* Start *

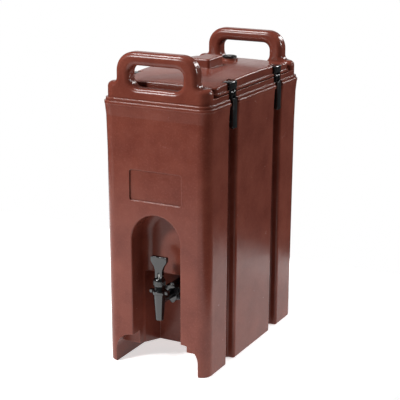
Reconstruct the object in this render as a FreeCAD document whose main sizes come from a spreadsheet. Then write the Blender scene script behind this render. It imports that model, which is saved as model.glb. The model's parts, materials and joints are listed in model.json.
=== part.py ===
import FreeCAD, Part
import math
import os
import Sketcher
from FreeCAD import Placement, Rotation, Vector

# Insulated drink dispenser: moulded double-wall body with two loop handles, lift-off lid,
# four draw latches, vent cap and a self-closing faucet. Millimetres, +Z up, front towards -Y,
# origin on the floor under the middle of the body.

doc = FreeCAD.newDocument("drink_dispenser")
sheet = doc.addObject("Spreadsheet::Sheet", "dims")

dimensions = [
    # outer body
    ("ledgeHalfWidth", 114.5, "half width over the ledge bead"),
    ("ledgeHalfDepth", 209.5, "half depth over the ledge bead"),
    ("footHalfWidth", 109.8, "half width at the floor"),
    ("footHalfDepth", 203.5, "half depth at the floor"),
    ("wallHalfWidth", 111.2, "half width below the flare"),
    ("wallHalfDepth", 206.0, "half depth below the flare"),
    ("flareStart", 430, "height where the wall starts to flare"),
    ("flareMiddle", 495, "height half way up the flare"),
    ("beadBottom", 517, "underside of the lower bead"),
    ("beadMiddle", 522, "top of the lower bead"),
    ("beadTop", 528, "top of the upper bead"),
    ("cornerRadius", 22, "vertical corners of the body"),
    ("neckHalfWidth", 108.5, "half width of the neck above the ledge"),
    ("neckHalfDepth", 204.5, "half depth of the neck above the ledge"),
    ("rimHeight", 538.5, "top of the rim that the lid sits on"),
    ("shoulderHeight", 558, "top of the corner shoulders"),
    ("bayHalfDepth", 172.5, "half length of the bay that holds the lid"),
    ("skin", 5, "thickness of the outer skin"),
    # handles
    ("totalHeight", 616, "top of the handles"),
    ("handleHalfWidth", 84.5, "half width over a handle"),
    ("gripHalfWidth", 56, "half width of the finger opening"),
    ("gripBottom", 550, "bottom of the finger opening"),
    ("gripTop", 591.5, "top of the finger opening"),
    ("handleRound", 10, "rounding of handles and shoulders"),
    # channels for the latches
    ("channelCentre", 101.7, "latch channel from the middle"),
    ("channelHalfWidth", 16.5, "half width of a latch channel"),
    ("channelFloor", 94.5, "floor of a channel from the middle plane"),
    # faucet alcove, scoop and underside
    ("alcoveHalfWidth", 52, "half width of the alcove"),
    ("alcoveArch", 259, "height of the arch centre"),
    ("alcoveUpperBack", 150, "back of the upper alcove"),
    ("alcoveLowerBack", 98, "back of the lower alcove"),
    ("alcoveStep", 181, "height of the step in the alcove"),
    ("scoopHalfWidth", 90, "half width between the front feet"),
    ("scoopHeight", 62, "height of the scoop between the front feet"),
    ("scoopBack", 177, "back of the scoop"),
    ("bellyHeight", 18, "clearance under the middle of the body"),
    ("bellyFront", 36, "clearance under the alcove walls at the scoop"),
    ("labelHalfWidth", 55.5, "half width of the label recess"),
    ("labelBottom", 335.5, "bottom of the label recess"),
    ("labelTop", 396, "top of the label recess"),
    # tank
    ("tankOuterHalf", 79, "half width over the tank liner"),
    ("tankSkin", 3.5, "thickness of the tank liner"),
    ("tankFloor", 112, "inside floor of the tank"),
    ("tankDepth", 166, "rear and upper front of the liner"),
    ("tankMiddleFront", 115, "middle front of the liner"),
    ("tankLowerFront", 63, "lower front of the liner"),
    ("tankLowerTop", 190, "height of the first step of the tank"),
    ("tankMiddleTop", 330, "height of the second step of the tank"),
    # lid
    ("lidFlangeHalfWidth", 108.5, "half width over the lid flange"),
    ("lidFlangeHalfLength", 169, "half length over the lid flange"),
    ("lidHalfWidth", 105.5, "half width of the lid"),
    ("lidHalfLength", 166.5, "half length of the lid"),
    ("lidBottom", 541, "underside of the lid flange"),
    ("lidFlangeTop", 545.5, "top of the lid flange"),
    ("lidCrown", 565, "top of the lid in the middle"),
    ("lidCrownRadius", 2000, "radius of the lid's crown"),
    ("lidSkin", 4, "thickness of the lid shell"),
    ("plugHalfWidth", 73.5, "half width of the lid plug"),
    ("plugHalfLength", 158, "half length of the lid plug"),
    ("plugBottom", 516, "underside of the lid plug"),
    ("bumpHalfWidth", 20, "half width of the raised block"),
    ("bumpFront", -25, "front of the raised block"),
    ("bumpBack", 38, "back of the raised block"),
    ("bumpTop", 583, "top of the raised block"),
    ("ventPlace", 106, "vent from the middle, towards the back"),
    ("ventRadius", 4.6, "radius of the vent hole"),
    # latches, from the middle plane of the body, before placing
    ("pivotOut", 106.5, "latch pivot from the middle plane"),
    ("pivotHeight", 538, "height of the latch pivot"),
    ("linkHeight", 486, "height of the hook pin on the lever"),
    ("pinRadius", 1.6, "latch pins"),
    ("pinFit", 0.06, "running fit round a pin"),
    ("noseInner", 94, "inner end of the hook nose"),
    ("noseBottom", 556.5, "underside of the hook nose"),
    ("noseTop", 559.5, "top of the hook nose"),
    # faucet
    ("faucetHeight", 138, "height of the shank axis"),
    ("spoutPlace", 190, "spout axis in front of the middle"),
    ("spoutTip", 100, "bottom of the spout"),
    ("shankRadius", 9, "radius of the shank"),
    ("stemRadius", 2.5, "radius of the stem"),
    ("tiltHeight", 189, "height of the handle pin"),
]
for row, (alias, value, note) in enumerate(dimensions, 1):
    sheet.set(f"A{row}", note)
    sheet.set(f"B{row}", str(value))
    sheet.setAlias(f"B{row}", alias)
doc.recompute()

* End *

* **PROBLEM DESCRIPTION**
Reproduce the data in full, exactly as presented.

* **ANSWER TO THE TASK**
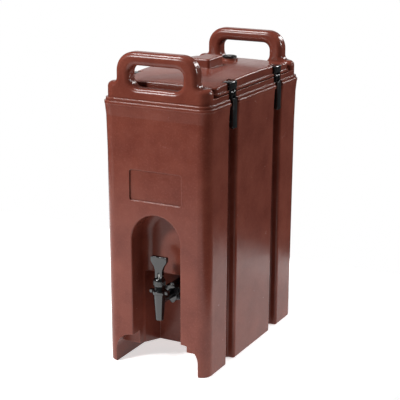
Reconstruct the object in this render as a FreeCAD document whose main sizes come from a spreadsheet. Then write the Blender scene script behind this render. It imports that model, which is saved as model.glb. The model's parts, materials and joints are listed in model.json.
=== part.py ===
import FreeCAD, Part
import math
import os
import Sketcher
from FreeCAD import Placement, Rotation, Vector

# Insulated drink dispenser: moulded double-wall body with two loop handles, lift-off lid,
# four draw latches, vent cap and a self-closing faucet. Millimetres, +Z up, front towards -Y,
# origin on the floor under the middle of the body.

doc = FreeCAD.newDocument("drink_dispenser")
sheet = doc.addObject("Spreadsheet::Sheet", "dims")

dimensions = [
    # outer body
    ("ledgeHalfWidth", 114.5, "half width over the ledge bead"),
    ("ledgeHalfDepth", 209.5, "half depth over the ledge bead"),
    ("footHalfWidth", 109.8, "half width at the floor"),
    ("footHalfDepth", 203.5, "half depth at the floor"),
    ("wallHalfWidth", 111.2, "half width below the flare"),
    ("wallHalfDepth", 206.0, "half depth below the flare"),
    ("flareStart", 430, "height where the wall starts to flare"),
    ("flareMiddle", 495, "height half way up the flare"),
    ("beadBottom", 517, "underside of the lower bead"),
    ("beadMiddle", 522, "top of the lower bead"),
    ("beadTop", 528, "top of the upper bead"),
    ("cornerRadius", 22, "vertical corners of the body"),
    ("neckHalfWidth", 108.5, "half width of the neck above the ledge"),
    ("neckHalfDepth", 204.5, "half depth of the neck above the ledge"),
    ("rimHeight", 538.5, "top of the rim that the lid sits on"),
    ("shoulderHeight", 558, "top of the corner shoulders"),
    ("bayHalfDepth", 172.5, "half length of the bay that holds the lid"),
    ("skin", 5, "thickness of the outer skin"),
    # handles
    ("totalHeight", 616, "top of the handles"),
    ("handleHalfWidth", 84.5, "half width over a handle"),
    ("gripHalfWidth", 56, "half width of the finger opening"),
    ("gripBottom", 550, "bottom of the finger opening"),
    ("gripTop", 591.5, "top of the finger opening"),
    ("handleRound", 10, "rounding of handles and shoulders"),
    # channels for the latches
    ("channelCentre", 101.7, "latch channel from the middle"),
    ("channelHalfWidth", 16.5, "half width of a latch channel"),
    ("channelFloor", 94.5, "floor of a channel from the middle plane"),
    # faucet alcove, scoop and underside
    ("alcoveHalfWidth", 52, "half width of the alcove"),
    ("alcoveArch", 259, "height of the arch centre"),
    ("alcoveUpperBack", 150, "back of the upper alcove"),
    ("alcoveLowerBack", 98, "back of the lower alcove"),
    ("alcoveStep", 181, "height of the step in the alcove"),
    ("scoopHalfWidth", 90, "half width between the front feet"),
    ("scoopHeight", 62, "height of the scoop between the front feet"),
    ("scoopBack", 177, "back of the scoop"),
    ("bellyHeight", 18, "clearance under the middle of the body"),
    ("bellyFront", 36, "clearance under the alcove walls at the scoop"),
    ("labelHalfWidth", 55.5, "half width of the label recess"),
    ("labelBottom", 335.5, "bottom of the label recess"),
    ("labelTop", 396, "top of the label recess"),
    # tank
    ("tankOuterHalf", 79, "half width over the tank liner"),
    ("tankSkin", 3.5, "thickness of the tank liner"),
    ("tankFloor", 112, "inside floor of the tank"),
    ("tankDepth", 166, "rear and upper front of the liner"),
    ("tankMiddleFront", 115, "middle front of the liner"),
    ("tankLowerFront", 63, "lower front of the liner"),
    ("tankLowerTop", 190, "height of the first step of the tank"),
    ("tankMiddleTop", 330, "height of the second step of the tank"),
    # lid
    ("lidFlangeHalfWidth", 108.5, "half width over the lid flange"),
    ("lidFlangeHalfLength", 169, "half length over the lid flange"),
    ("lidHalfWidth", 105.5, "half width of the lid"),
    ("lidHalfLength", 166.5, "half length of the lid"),
    ("lidBottom", 541, "underside of the lid flange"),
    ("lidFlangeTop", 545.5, "top of the lid flange"),
    ("lidCrown", 565, "top of the lid in the middle"),
    ("lidCrownRadius", 2000, "radius of the lid's crown"),
    ("lidSkin", 4, "thickness of the lid shell"),
    ("plugHalfWidth", 73.5, "half width of the lid plug"),
    ("plugHalfLength", 158, "half length of the lid plug"),
    ("plugBottom", 516, "underside of the lid plug"),
    ("bumpHalfWidth", 20, "half width of the raised block"),
    ("bumpFront", -25, "front of the raised block"),
    ("bumpBack", 38, "back of the raised block"),
    ("bumpTop", 583, "top of the raised block"),
    ("ventPlace", 106, "vent from the middle, towards the back"),
    ("ventRadius", 4.6, "radius of the vent hole"),
    # latches, from the middle plane of the body, before placing
    ("pivotOut", 106.5, "latch pivot from the middle plane"),
    ("pivotHeight", 538, "height of the latch pivot"),
    ("linkHeight", 486, "height of the hook pin on the lever"),
    ("pinRadius", 1.6, "latch pins"),
    ("pinFit", 0.06, "running fit round a pin"),
    ("noseInner", 94, "inner end of the hook nose"),
    ("noseBottom", 556.5, "underside of the hook nose"),
    ("noseTop", 559.5, "top of the hook nose"),
    # faucet
    ("faucetHeight", 138, "height of the shank axis"),
    ("spoutPlace", 190, "spout axis in front of the middle"),
    ("spoutTip", 100, "bottom of the spout"),
    ("shankRadius", 9, "radius of the shank"),
    ("stemRadius", 2.5, "radius of the stem"),
    ("tiltHeight", 189, "height of the handle pin"),
]
for row, (alias, value, note) in enumerate(dimensions, 1):
    sheet.set(f"A{row}", note)
    sheet.set(f"B{row}", str(value))
    sheet.setAlias(f"B{row}", alias)
doc.recompute()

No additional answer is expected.